(Sunday nights, the way they play out for me, are made for introspection, for acoustic music, for coffee mugs and John Mayer, for windy evenings and phone calls to family, or mental notes to make phone calls at least.
In between significant mental exhaustion and a bout of Typhoid, I feel the need to keep up with these confessionals.)
Featured Image Credit : Ogechi Onuoha (whose face has nothing to do with the musings, really)
I knew you didn’t board two buses over a time span of two hours on a rainy Saturday evening just to have conversations about melanin and cultural awareness. The lust was palpable from the moment you adjusted your lenses as you alighted from that banged-up tricycle.
Expelling your contact details from my phonebook and hoping that your ghost leaves my mental landscape, is like trying to convince a Jew to wear a t-shirt adorned by swastikas. I’d find it easier to mix up the words of The Lord’s Prayer than forget any of those numerals.

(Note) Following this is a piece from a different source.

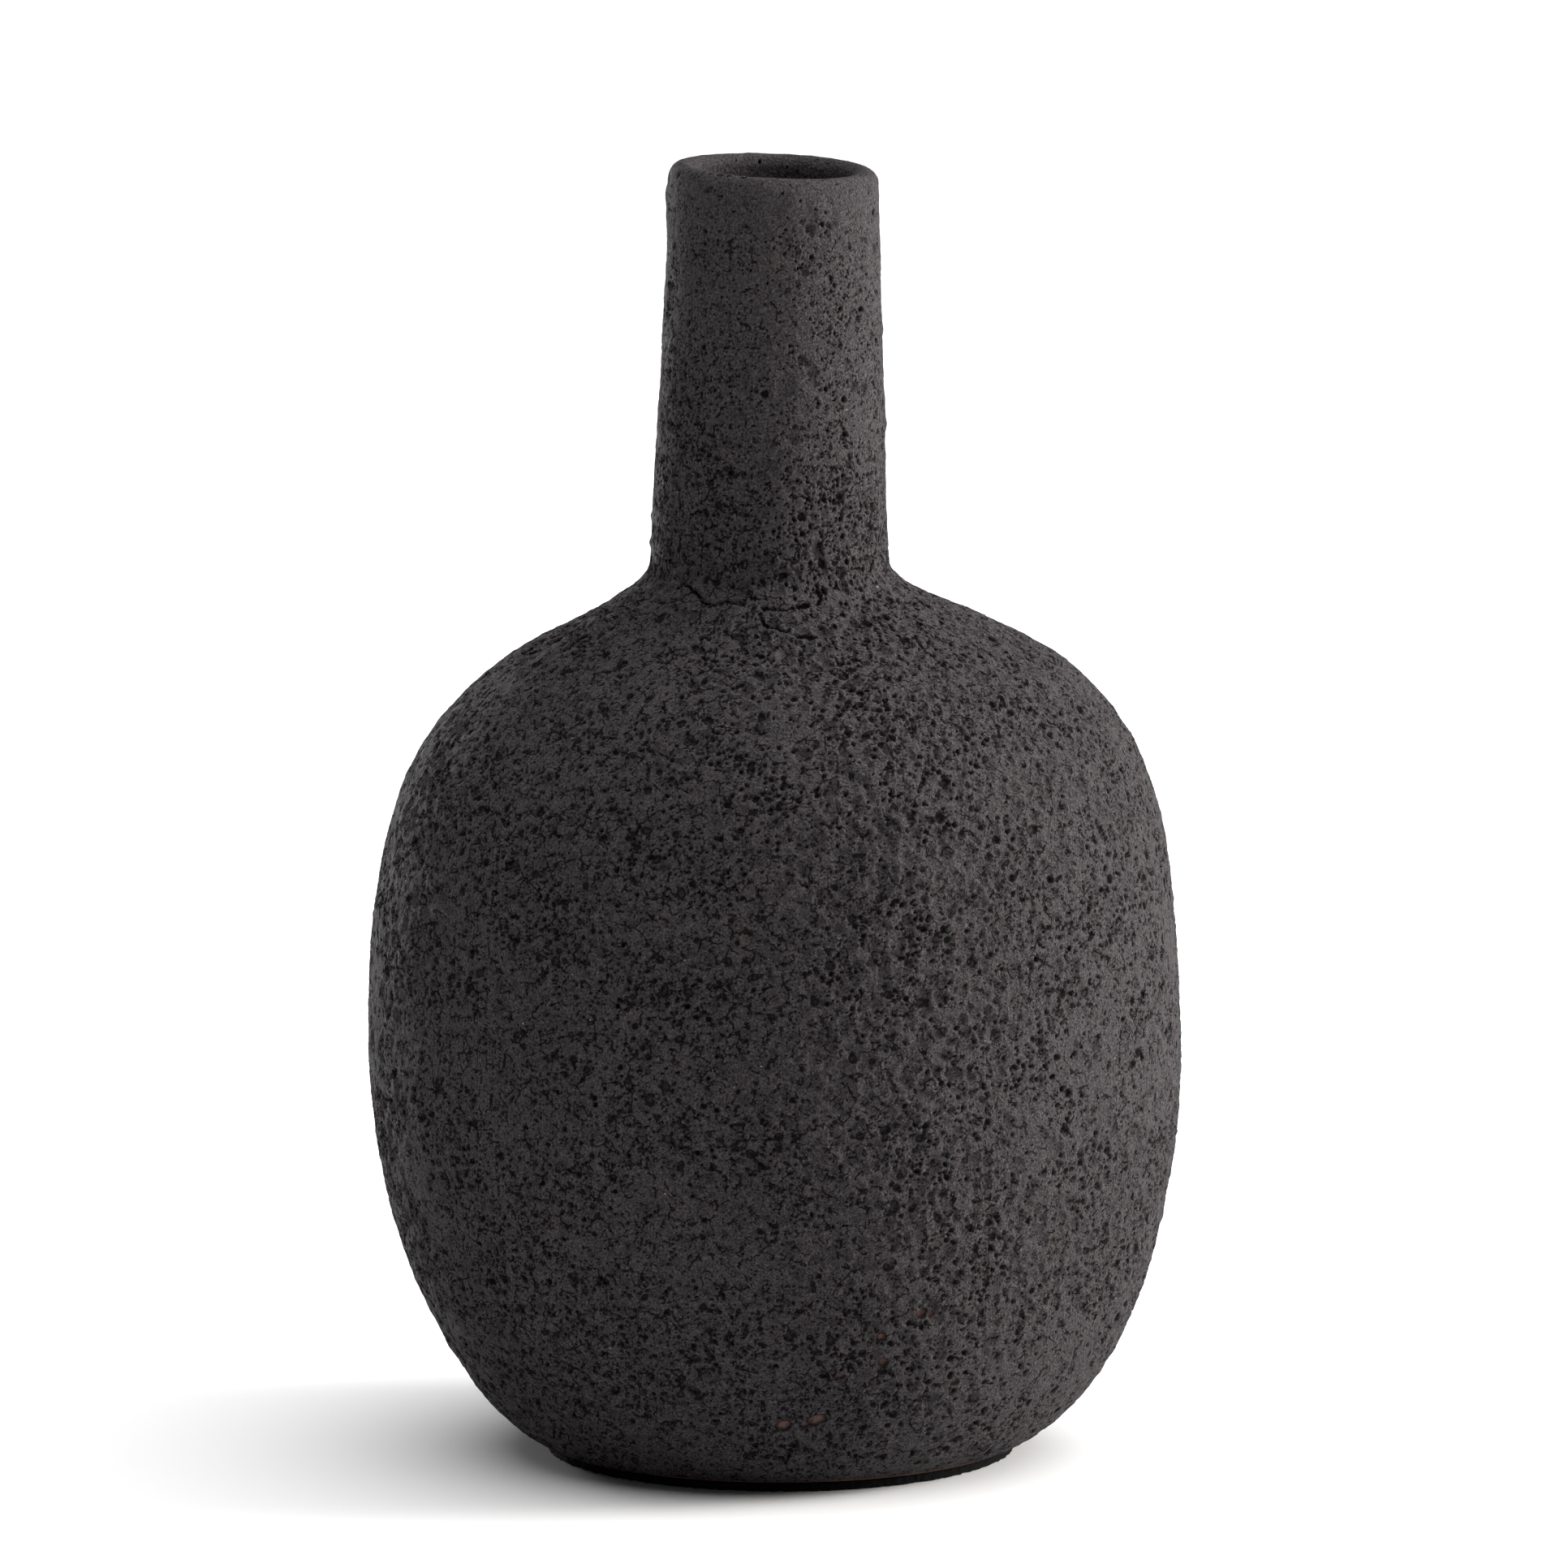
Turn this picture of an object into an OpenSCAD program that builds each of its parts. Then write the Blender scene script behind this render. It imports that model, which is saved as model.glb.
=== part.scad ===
// Tall-necked stoneware vase with a rough crater-glaze coat.
// A thrown belly and a thrown neck are joined with slip and a clay coil, coated outside,
// glazed inside and stood on a stuck-on felt pad.
// Millimetres, +Z up, origin at the middle of the felt's underside.

/* [Overall] */
// Height from the felt's underside to the top of the lip
height = 300; // [290:1:320]
// Diameter of the belly at its widest, over the coat
belly_d = 188; // [180:1:196]
// Height of the widest ring
belly_z = 93.5; // [88:0.5:104]
// Diameter of the coat's lower edge
base_d = 112; // [104:1:116]

/* [Shoulder and neck] */
// Diameter where the shoulder starts to flatten
shoulder_d = 136; // [130:1:140]
// Height of that ring
shoulder_z = 181.5; // [178:0.5:186]
// Slope of the shoulder there, in degrees above level
shoulder_slope = 42.5; // [38:0.5:46]
// Diameter of the neck at its foot, over the coat
neck_foot_d = 55; // [53:0.5:58]
// Height at which the neck's straight taper starts
neck_foot_z = 208; // [206:0.5:210]
// Diameter of the neck just under the lip, over the coat
neck_top_d = 48.2; // [47:0.2:51]
// Diameter of the finished bore through the neck
bore_d = 36; // [34:0.5:37]

/* [Walls and layers] */
// Thickness of the thrown belly wall and of its floor
clay_t = 6; // [5:0.5:7]
// Thickness of the crater coat on the outside
coat_t = 1.5; // [1.2:0.1:1.8]
// Thickness of the glaze inside, and of the coat where it runs down into the bore
glaze_t = 0.5; // [0.3:0.1:0.7]
// How far the coat runs down inside the mouth, measured from the top of the lip
coat_dip = 16; // [10:1:24]
// Thickness of the slip between belly and neck
slip_t = 0.8; // [0.5:0.1:1.2]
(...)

No, the antipathy is nothing new to me. We could be in the process of something as complex as reciting a nursery rhyme or reading out the twenty-six alphabets, and somehow my voice inflection would still manage to attract a significant dose of disaffection.

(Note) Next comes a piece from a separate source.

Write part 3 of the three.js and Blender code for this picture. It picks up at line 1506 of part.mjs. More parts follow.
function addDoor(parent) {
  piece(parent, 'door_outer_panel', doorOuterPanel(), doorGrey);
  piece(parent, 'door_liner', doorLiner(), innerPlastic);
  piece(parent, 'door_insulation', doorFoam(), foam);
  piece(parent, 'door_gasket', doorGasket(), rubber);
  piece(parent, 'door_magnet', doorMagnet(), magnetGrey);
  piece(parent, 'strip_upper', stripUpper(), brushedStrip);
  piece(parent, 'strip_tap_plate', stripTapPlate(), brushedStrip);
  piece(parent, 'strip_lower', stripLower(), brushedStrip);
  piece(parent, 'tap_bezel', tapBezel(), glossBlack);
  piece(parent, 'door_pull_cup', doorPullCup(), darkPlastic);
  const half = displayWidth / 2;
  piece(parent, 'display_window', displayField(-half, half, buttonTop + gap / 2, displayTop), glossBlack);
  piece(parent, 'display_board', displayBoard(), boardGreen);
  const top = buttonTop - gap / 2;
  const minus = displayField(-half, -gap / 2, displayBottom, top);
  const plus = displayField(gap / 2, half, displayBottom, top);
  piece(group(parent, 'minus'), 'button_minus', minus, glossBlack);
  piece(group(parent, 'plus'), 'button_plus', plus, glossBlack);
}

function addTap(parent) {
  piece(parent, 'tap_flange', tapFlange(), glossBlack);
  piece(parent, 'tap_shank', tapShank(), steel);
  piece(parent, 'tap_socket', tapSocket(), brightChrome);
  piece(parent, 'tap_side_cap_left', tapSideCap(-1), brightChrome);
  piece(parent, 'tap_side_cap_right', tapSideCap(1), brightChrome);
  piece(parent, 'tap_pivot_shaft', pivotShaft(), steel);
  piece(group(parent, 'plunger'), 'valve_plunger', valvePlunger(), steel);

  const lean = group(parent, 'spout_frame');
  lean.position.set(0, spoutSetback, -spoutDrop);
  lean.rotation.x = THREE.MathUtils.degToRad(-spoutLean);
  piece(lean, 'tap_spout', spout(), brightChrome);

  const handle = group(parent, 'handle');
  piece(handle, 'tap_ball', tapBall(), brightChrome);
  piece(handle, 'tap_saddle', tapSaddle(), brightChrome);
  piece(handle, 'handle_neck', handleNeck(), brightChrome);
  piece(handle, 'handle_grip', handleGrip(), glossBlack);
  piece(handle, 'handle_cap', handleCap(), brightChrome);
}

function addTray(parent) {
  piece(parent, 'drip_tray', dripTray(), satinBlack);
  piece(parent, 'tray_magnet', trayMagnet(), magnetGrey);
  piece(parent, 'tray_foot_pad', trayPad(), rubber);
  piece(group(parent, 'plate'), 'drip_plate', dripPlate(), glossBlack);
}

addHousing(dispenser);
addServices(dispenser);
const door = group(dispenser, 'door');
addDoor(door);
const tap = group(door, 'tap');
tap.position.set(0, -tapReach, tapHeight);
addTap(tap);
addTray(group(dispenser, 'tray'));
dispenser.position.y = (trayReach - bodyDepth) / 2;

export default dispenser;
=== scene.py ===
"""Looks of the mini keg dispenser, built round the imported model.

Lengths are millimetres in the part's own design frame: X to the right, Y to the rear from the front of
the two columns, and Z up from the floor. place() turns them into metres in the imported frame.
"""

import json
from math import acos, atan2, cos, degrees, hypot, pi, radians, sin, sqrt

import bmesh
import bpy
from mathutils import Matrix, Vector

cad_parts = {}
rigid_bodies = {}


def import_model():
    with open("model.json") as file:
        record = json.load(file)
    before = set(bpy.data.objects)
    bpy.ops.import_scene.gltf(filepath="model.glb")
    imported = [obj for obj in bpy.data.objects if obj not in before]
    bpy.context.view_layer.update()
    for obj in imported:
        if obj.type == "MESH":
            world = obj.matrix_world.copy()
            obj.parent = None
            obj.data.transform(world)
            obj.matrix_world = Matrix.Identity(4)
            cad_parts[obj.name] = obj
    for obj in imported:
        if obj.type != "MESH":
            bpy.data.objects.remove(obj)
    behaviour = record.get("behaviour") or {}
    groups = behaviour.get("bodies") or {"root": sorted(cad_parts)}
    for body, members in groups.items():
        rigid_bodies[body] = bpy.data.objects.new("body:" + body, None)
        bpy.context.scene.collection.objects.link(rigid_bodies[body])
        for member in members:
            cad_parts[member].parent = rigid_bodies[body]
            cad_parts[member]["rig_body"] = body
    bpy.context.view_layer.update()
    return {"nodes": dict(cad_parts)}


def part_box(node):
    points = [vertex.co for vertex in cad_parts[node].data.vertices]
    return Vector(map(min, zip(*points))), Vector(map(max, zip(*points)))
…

So silence chokes us in a vicegrip for so long, and I miss you, and I am guilty, and I don’t know what to do, and I say nothing, and there’s more silence, and then I hurt some more, but still I can’t speak because I don’t know where to start, and so life keeps happening, and the gulf expands, and then you drift some more, and I watch helplessly as ships set sail.

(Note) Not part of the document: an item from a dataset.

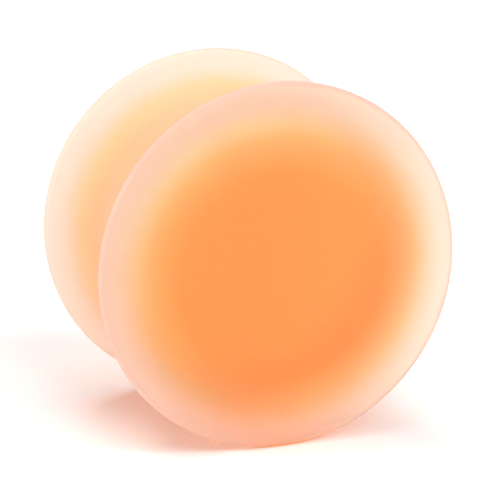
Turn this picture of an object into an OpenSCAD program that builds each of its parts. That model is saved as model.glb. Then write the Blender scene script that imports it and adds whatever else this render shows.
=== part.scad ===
// Solid double-flared ear plug, one moulding, lying on the rims of its two flares.
// Millimetres. The plug's axis runs along Y, its front face looks along -Y, and +Z is up.
// The origin is on the surface that the plug lies on, under its middle.

/* [Barrel] */
// Gauge of the plug, which is the diameter of its straight barrel
barrel_d = 16; // [8:0.5:30]
// Length of the straight barrel, between the two flares
barrel_len = 5.1; // [1:0.1:12]

/* [Flares] */
// Height of each flare above the barrel, all round
flare_rise = 2.4; // [1:0.1:3.2]
// Length of each flare along the plug, from the barrel's end to the face
flare_len = 4; // [3:0.1:8]

/* [Lips] */
// Radius of the rounded lip at the edge of each flare
lip_r = 0.4; // [0.2:0.05:0.8]

/* [Hidden] */

$fn = 144;
silicone_orange = [0.99, 0.64, 0.37];

// Points of the profile are [distance from the plug's axis, distance from its middle].
barrel_r = barrel_d / 2;
barrel_end = barrel_len / 2;
face = barrel_end + flare_len;
flare_r = barrel_r + flare_rise;
lip_centre = [flare_r - lip_r, face - lip_r];

// The sweep is the hollow arc that leaves the barrel level and meets the lip with no corner,
// so its centre is one radius off the barrel's end, and both radii off the lip's centre.
lip_run = lip_centre[1] - barrel_end;
sweep_r = (pow(lip_run, 2) + pow(flare_rise, 2)) / (2 * flare_rise) - lip_r;
sweep_centre = [barrel_r + sweep_r, barrel_end];

// Half of the straight barrel
module barrel_half() {
    square([barrel_r, barrel_end]);
}

// Flare from the barrel's end to the face, hollowed by the sweep, up to the lip's centre
module flare_body() {
    difference() {
        polygon([
            [0, barrel_end],
            sweep_centre,
            lip_centre,
            [lip_centre[0], face],
            [0, face]
        ]);
        translate(sweep_centre)
            circle(r = sweep_r);
    }
}

// Round lip, from the face round to the point where the sweep takes over
module flare_lip() {
    clear_of_lip = 2 * lip_r;
    intersection() {
        translate(lip_centre)
            circle(r = lip_r);
        polygon([
            lip_centre,
            lip_centre + [0, clear_of_lip],
            lip_centre + [clear_of_lip, clear_of_lip],
            sweep_centre
        ]);
    }
}

module half_profile() {
    barrel_half();
    flare_body();
    flare_lip();
}

// Barrel and both flares, turned about the plug's axis and laid on the two rims
module plug() {
    color(silicone_orange)
        translate([0, 0, flare_r])
            rotate([90, 0, 0])
                rotate_extrude() {
                    half_profile();
                    mirror([0, 1])
                        half_profile();
                }
}

plug();
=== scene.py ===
"""Translucent silicone ear plug with a round-lipped flare at each end, lying on the rims of both flares.

Metres, in the CAD frame: the plug's axis runs along Y, its front face looks along -Y, and +Z is up.
"""
import math
from types import SimpleNamespace

import bpy
from mathutils import Matrix, Vector


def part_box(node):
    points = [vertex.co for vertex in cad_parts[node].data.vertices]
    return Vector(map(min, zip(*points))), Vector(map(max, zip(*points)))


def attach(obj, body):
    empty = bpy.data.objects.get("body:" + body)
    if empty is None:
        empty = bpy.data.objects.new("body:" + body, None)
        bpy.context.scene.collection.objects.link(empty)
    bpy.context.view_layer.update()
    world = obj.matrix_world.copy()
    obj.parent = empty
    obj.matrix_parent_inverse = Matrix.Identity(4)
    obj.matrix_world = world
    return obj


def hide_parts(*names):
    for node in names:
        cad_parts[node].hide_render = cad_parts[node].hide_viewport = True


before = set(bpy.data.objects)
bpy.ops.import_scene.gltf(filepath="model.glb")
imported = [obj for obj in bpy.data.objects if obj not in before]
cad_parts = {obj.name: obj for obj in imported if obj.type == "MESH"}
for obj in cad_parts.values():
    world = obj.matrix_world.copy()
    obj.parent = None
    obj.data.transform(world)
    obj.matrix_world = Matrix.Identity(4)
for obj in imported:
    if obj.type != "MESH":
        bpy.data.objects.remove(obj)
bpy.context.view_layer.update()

MM = 0.001
TOUCH = 0.001 * MM

# How finely the finished plug is cut up
SIDES = 720
FACE_STEPS = 7
LIP_STEPS = 28
SWEEP_STEPS = 18
BARREL_STEPS = 5

# Fine line of moulding flash that runs round the crest of each lip. It stands prouder along one untrimmed
# stretch, which is placed by its angle from the top, towards +X.
FLASH_HEIGHT = 0.03 * MM
FLASH_HALF_WIDTH = 0.09 * MM
FLASH_GRAIN = 0.25 * MM
FLASH_DETAIL = 2.0
FLASH_SEED = 7.0
UNTRIMMED_HEIGHT = 0.24 * MM
UNTRIMMED_MIDDLE = math.radians(157)
UNTRIMMED_SPREAD = math.radians(24)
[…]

The photo finds its way into the marathon of texts, and my eyes beam, but before the smile gains momentum, there’s an Instagram post bearing the same visuals, with a little filter to boot. How am I supposed to feel special?
He showers you with gifts and smothers you with kisses, but does he know where to go when it comes to navigating your contours? He buys decorations for your walls and lets you drive his car, but what does he know about nibbling the insides of your thighs, heck, what does he know about your 3.42am mood fluctuations? You say he’s “too perfect”, and that’s the point, really; my flaws and scars were the balancing act, they made the spaces between your toes fit nicely.
What kind of mother stops finding her way to her son’s dreams barely two years after her interment? What woman doesn’t bother to stay by her anxious son’s bedside on unsure Sunday nights where it’s hard to tell sleep paralysis from a demon’s chokehold? Her palm oil jollof is still missed, and on some late evenings it feels like it’s all a dream, a vision of the future at best, and that I’m still being chided for not doing the dishes the night before the day I saw no reason to care about Christmas anymore.
My longest conversation with her was forty minutes, but we had to apply the brakes on only your second phone call which lasted nearly three hours. Those two hours at the movies with you meant as much as all the weekend dates with her put together, and when you declined to send any more pictures because you guessed that her head would be resting on my broad chest, half of my heart sank. The sound of your breathing when you listened to me rambling about my Monday morning shivers was that of a lady who cared, and I found myself sharing two-thirds of the good news with you before she got to know. Remember when I dozed off in your room on the afternoon she sent the ten-minute-long “fuck your feelings ” voice note?
A dozen layers of gloss could not cancel out the coldness of your lips. You were absent even from your kisses, your skin stopped handing down the warmth to my fingers, and I felt the light in your eyes flicker out, long before that damning Tuesday evening message that had me drop on my knees beside the bedroom wall, before the late Saturday morning when you took out all your things and left in your wake a room whose emptiness transcended the evacuation of belongings.
That night where we moved our hips silently so as not to wake the guests, you said that a seven-day period of silence translated to banishment into oblivion. It’s the fortieth day since we last played the “begin with last word typed” game. I attached meaning to those rainy evenings where we strained our eyes and necks to watch movies on your phone, and those early afternoons where you worried about which plant should be watered. You probably don’t look forward to me fighting to make the bus that drops me right at your neighborhood’s junction anymore, but I hope your daughter doesn’t ask about “uncle” too much, and I hope she is quicker at scooping her ice cream now.